#### EXERCISE MATERIALS
•••••

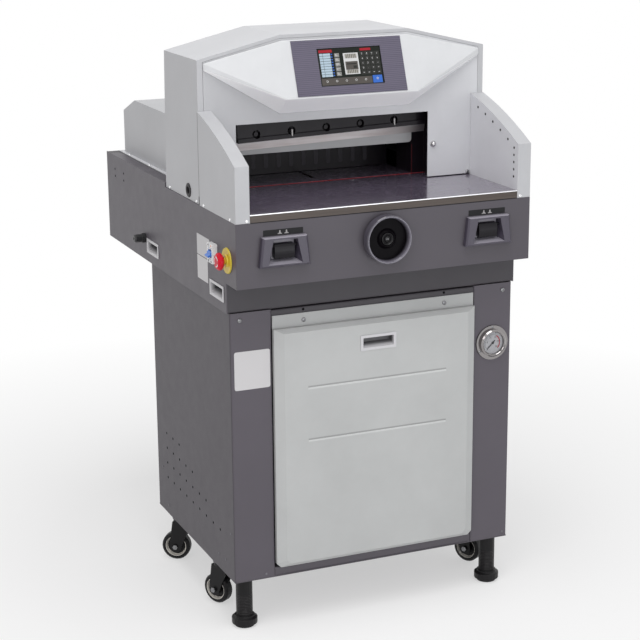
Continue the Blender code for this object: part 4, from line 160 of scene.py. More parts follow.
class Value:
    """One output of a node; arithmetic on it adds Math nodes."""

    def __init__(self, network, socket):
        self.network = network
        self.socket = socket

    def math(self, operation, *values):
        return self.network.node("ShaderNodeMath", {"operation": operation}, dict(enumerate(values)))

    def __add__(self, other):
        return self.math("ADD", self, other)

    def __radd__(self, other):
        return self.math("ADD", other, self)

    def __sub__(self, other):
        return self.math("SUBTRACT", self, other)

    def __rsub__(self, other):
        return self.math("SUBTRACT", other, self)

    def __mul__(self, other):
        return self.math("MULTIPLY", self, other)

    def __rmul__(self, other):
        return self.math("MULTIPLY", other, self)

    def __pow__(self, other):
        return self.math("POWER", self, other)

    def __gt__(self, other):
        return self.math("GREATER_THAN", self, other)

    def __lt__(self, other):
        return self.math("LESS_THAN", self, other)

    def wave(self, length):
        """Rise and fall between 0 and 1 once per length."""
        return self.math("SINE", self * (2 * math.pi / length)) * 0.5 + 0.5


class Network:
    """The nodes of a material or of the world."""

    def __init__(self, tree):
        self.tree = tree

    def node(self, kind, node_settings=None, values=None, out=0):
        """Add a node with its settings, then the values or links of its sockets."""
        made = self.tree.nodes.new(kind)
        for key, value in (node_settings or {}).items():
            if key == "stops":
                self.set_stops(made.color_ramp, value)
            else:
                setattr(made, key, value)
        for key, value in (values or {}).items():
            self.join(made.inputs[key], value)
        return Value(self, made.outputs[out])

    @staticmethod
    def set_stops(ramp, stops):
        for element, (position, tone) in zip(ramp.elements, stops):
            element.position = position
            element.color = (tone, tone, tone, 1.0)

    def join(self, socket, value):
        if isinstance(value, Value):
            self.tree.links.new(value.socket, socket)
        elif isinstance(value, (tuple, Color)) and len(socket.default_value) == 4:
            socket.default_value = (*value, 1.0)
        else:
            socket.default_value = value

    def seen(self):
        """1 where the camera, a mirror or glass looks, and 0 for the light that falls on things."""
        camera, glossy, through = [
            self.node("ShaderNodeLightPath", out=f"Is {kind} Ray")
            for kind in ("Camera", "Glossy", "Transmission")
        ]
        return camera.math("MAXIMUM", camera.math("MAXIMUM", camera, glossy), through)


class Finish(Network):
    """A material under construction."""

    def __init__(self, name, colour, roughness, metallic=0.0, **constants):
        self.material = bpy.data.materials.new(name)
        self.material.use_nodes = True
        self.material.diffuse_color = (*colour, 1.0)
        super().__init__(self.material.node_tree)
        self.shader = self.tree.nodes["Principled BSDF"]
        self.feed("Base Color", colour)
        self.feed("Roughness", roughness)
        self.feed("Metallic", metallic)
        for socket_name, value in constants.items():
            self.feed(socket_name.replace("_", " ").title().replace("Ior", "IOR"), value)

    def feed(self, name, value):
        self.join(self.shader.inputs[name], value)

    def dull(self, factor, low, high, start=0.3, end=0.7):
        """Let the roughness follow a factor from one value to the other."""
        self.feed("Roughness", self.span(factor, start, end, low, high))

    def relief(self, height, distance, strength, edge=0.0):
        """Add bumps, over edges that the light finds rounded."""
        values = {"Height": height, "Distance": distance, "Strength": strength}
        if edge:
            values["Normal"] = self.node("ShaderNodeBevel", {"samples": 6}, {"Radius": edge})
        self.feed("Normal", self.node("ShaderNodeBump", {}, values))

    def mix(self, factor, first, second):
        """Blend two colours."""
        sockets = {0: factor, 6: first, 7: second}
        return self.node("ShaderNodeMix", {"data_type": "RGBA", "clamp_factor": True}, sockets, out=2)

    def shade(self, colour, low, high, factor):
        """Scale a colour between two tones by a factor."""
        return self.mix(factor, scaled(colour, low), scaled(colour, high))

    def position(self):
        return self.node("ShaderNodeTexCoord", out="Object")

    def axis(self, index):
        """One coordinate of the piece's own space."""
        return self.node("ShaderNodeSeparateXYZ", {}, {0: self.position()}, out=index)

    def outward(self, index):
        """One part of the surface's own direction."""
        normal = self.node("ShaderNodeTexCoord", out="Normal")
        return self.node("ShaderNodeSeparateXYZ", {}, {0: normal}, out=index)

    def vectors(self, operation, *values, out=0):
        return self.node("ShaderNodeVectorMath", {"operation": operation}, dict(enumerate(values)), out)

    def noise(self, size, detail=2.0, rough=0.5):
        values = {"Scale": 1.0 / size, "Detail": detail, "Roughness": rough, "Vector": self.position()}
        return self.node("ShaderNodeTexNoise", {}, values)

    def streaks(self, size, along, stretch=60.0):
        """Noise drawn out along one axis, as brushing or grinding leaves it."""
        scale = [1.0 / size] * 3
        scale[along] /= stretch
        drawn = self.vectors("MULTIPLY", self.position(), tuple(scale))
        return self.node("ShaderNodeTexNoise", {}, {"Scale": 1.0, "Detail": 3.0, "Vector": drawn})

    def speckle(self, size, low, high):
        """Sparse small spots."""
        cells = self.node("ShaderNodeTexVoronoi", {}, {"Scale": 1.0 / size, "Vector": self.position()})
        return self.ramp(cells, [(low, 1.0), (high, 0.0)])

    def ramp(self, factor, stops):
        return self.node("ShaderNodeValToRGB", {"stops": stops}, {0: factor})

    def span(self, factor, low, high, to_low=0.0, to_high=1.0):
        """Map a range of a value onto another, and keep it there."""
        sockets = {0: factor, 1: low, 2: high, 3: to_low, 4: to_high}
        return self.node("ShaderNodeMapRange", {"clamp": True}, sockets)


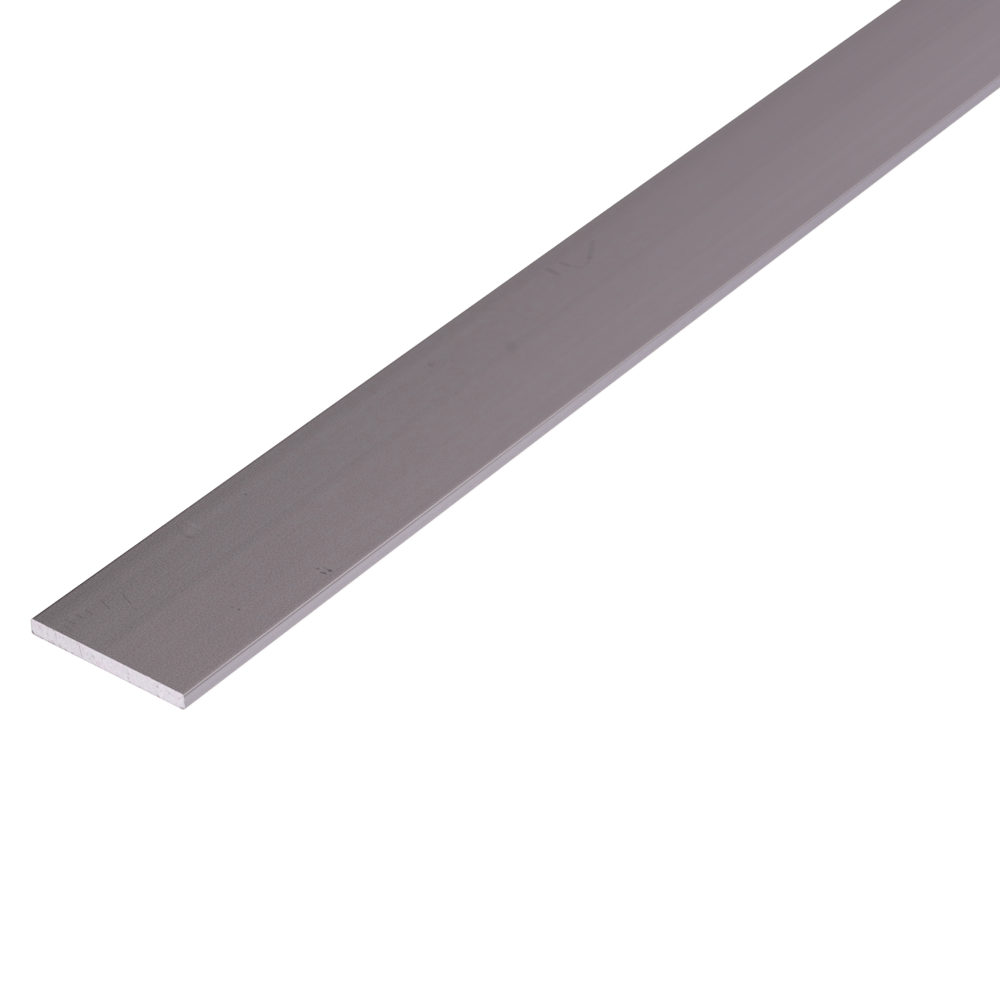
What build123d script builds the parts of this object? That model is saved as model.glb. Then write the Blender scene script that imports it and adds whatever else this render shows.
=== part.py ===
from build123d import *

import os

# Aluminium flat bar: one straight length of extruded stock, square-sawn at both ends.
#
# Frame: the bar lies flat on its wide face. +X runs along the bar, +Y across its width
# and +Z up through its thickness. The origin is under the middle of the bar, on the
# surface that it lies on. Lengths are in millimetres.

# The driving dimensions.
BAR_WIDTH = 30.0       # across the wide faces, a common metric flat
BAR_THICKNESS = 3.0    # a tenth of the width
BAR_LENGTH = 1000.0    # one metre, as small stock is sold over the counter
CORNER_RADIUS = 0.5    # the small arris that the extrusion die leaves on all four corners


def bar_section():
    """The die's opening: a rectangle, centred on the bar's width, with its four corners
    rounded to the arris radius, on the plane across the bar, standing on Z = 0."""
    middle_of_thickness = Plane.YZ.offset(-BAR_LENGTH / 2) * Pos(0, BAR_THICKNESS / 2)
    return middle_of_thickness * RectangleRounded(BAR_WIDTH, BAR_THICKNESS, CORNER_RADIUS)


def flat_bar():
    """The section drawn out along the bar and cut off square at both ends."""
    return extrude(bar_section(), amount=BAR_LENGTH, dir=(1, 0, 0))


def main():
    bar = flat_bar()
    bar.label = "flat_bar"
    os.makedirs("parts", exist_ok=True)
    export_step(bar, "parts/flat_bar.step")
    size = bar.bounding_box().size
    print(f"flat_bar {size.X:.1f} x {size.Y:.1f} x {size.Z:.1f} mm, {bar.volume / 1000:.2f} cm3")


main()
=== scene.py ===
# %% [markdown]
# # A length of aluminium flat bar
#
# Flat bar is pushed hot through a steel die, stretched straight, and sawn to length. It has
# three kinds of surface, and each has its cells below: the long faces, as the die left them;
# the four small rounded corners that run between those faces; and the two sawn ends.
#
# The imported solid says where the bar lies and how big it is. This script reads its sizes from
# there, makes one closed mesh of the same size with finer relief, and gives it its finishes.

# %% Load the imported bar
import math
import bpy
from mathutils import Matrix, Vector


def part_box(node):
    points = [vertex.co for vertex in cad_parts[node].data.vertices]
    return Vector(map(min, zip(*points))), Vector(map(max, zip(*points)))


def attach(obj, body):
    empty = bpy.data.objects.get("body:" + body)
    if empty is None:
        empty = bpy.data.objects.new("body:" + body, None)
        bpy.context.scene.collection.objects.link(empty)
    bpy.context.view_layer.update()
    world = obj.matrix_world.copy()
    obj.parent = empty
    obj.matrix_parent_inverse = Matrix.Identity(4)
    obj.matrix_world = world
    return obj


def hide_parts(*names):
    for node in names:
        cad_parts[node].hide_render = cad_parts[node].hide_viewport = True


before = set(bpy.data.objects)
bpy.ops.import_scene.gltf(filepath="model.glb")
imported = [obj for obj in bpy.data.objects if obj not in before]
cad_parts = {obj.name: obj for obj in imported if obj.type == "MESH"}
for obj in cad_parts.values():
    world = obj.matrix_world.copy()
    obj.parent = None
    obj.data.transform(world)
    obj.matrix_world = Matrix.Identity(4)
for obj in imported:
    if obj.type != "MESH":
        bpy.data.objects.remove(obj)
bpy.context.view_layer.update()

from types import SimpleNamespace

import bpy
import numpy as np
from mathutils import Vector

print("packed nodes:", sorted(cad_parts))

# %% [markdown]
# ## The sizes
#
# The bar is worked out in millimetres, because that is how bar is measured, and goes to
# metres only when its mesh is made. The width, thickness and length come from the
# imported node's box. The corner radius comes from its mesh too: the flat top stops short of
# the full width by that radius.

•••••

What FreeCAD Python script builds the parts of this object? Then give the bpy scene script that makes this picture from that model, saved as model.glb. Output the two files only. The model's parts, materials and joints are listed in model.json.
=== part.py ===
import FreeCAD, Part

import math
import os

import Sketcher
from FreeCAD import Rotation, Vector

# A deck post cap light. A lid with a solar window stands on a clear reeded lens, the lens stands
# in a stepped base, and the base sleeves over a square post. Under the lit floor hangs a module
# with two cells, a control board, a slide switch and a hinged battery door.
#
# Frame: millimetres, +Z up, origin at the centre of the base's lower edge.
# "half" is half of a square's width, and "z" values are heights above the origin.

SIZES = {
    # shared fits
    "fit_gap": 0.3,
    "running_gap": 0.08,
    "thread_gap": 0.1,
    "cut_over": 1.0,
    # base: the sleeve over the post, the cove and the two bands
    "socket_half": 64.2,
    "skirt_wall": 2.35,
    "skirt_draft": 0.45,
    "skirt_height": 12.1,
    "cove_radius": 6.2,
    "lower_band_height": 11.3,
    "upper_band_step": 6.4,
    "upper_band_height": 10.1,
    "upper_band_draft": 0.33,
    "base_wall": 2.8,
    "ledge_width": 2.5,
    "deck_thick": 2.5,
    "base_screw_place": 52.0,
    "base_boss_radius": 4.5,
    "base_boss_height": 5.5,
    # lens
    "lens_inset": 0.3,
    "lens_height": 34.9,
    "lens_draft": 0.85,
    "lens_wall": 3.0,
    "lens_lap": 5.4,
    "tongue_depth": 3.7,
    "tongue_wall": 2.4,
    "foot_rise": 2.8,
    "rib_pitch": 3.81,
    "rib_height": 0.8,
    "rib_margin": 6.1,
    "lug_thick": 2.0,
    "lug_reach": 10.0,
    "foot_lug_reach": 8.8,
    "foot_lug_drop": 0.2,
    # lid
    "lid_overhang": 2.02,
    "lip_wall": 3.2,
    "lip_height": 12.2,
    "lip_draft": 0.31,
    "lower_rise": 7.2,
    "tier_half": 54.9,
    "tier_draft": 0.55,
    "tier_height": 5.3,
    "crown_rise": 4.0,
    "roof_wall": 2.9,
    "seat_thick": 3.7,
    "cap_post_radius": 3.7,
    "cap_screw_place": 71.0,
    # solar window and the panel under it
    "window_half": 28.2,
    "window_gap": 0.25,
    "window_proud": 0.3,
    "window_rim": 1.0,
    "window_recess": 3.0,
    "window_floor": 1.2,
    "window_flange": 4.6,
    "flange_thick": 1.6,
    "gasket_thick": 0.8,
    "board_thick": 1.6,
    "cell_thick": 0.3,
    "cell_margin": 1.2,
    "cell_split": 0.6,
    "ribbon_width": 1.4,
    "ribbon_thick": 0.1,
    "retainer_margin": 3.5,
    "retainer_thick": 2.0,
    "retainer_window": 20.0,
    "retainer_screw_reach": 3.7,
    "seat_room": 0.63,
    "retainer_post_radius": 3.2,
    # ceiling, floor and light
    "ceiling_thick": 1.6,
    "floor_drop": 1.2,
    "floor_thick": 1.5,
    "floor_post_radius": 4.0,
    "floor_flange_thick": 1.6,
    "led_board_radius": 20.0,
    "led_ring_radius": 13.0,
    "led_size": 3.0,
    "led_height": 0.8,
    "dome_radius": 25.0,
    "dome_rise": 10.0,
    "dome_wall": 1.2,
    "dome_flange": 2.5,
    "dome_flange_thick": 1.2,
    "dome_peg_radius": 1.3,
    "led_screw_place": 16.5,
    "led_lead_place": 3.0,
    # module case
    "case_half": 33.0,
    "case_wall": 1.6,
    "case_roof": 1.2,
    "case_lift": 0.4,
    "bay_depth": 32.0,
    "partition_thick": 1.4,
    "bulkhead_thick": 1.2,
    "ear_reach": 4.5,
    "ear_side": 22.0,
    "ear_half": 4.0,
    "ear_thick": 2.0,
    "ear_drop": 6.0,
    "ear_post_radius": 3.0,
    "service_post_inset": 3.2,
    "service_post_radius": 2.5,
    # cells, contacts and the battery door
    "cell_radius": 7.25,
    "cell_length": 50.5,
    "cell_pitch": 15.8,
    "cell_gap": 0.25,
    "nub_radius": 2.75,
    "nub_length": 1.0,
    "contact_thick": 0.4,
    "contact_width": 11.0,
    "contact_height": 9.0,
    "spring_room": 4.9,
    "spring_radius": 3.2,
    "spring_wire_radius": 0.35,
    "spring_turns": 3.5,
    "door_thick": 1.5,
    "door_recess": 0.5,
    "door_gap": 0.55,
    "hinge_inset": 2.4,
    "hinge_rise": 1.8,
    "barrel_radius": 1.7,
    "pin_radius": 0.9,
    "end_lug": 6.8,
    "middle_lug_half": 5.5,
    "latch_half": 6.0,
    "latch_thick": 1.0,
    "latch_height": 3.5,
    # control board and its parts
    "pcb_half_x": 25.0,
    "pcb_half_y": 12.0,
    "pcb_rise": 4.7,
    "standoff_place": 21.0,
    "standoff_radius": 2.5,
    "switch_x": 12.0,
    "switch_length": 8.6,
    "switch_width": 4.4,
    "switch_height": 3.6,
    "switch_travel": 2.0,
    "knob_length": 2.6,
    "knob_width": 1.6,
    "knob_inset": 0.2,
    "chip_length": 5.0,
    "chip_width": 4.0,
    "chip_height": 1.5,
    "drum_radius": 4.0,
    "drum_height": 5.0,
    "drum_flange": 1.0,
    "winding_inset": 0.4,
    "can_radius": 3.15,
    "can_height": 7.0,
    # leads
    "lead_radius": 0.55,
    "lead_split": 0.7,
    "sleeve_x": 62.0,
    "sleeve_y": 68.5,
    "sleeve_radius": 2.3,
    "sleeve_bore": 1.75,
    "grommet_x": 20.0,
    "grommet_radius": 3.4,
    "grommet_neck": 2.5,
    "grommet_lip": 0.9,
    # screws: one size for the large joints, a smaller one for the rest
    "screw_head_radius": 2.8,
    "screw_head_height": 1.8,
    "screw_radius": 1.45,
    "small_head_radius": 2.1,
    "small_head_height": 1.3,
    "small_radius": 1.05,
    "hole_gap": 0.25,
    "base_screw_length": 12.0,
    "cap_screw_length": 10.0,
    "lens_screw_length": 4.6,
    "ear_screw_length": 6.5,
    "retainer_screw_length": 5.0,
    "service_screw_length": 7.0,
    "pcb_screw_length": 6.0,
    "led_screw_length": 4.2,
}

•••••

#### YOUR OBJECTIVE
From the records above, print exactly the lines that run from the line with "cad_parts[node].hide_render = cad_parts[node].hide_viewport" to the line with "imported = [obj", inclusive.

#### FULL ANSWER
        cad_parts[node].hide_render = cad_parts[node].hide_viewport = True


before = set(bpy.data.objects)
bpy.ops.import_scene.gltf(filepath="model.glb")
imported = [obj for obj in bpy.data.objects if obj not in before]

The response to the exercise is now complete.